Tuesday, April 20, 2010


I just finished reading Julie Powell's Julie & Julia - the book that reached fanatical proportions after being turned into a screenplay last year by Nora Ephron. 

And to think it all started with a blog.  Heh heh.

I'm not setting off to be the next Julie Powell - I have no purpose in writing these posts except for self-fulfillment, for starters.  She, on the other hand, had a goal, an idea, a project and followed it through to the end (she also kind of sort of destroyed what seemed like a great marriage, but that's for her next book, Cleaving, which is also on my list of to-reads). 

Basically, Julie was stuck in a situation a lot of us in our early-mid-late-20s/30s can relate to: bored and complacent with her job as a temp/secretary for a goverment agency, bored and complacent with her fabulous New York City life, bored and complacent with her wonderful husband ... you get the picture ... when she suddenly had an idea to make her life a little less boring.  She decided to cook every single recipe in Julia Child's Mastering The Art Of French Cooking in a year, feeding her friends and family, tottering on the edge of insanity, and walking down the path of self-discovery and all that blah blah blah in the process. 

As a project, I was really impressed by Julie's determination and guts.  As a person and a book?  Not so much.  I liked to think I'd instantly bond with her "voice" throughout - which is not dissimilar to my own personality, that is, witty, bitchy, and unkind.  But instead of LOL-ing at her invectives and wit, I chuckled nervously, thinking that if I ever met her, I'd be on the receiving end of a sneer or sarcastic remark.  I felt uncomforable about the way she interacted with and treated her husband (though I'm not sure if this was the truth or down to plain self-deprecation).  As a story, it's not as well told as some of the other blog-cum-books I've read, such as Jen Lancaster's Bright Lights, Big Ass: A Self-Indulgent, Surly Ex-Sorority Girl's Guide to Why It Often Sucks in the City, or Who Are These Idiots and Why Do They All Live Next Door to Me? (yeah, I know, the title totally speaks for itself, isn't that, like, amazing?). 

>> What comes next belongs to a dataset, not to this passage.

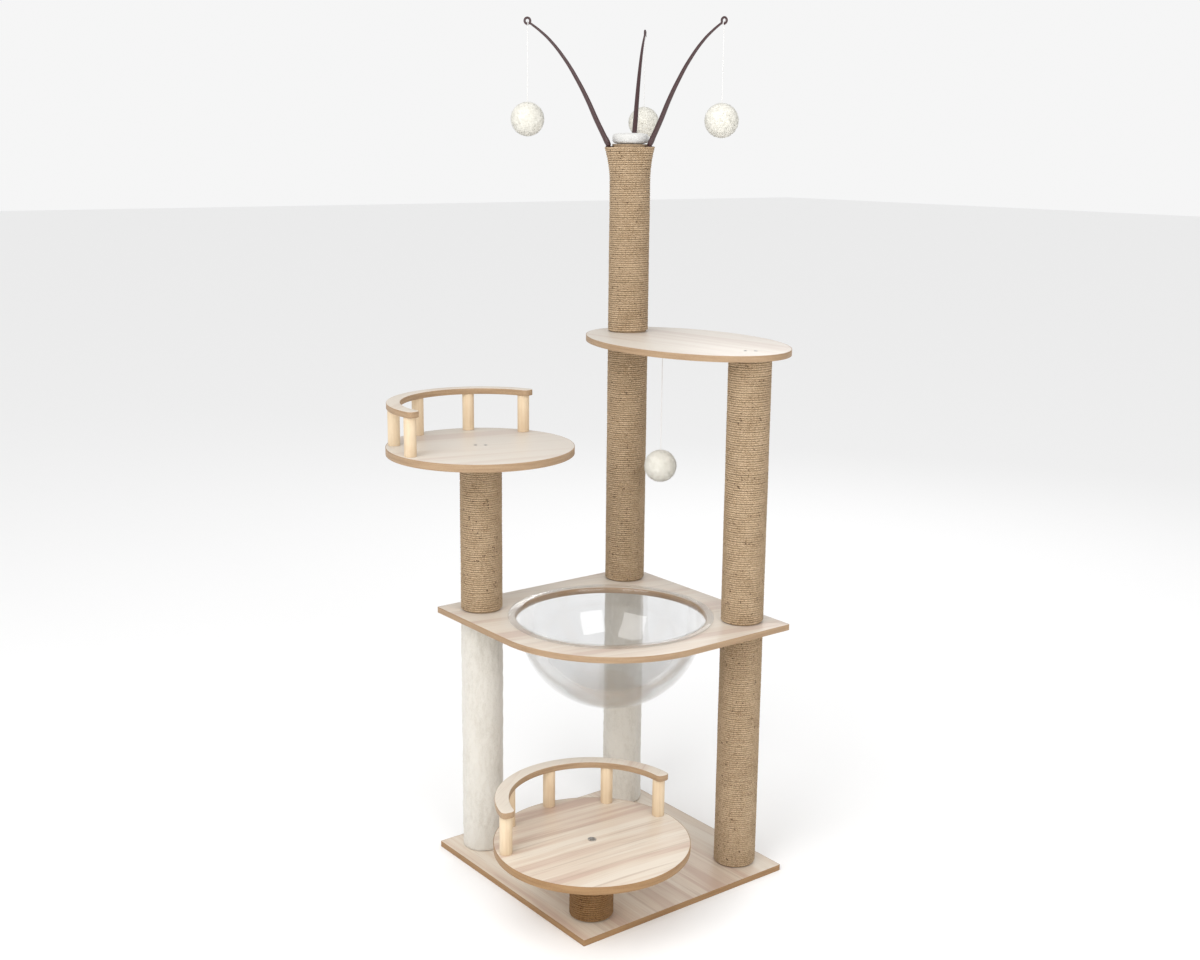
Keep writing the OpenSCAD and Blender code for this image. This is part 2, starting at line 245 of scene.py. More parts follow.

The impression that I got of Julie in this book was that she's one of those girls who elbows everyone out of the way to get in front and once there, she looks around satisfactorily, surveying her possessions then discarding as quickly as she gained.  Which is fine, as it's just my impression and doesn't mean anything.  For all I know, the real Julie's nothing like that.  Too bad that impression overshadowed the entire premise of the book, however - to work one's way through Mastering The Art of French Cooking in 365 days.

Photo source


  1. I watched the film when I was on the plane back from the States a month ago and was NOT impressed. I couldn't stand the main character Julie - I kept feeling we were supposed to identify with her and her 'quirkiness' and blablabla, whereas all I wanted to do was throw a book at her. She was whiney, overly dramatic, didn't seem super smart and mainly was a real b#tch to her poor lovely husband. Poor guy.

  2. Yeah, she mentions only about 42 times throughout the book (that's a rough estimate, she probably only said it about 3 times but it seemed like a lot) how she met her husband in high school and poor her, her love/sex life is SO unexciting b/c she's been with the same person all this time, blah blah. Yes, poor you, you have a husband who dotes on you and loves you despite your (clear) foibles and you're sitting here bitching and feeling sorry for yourself? Again, giving her the benefit of the doubt, maybe that's just the way she wants to portray it but I doubt it.

  3. Wait she says that in the book? Are they still married?? If yes, poor guy (again). Actually even if they're not married anymore, still poor guy.

  4. Yeah she mentions how jealous she is of all her friends and goes overboard in baking cookies and cakes for that actor she's obsessed with. It's OTT.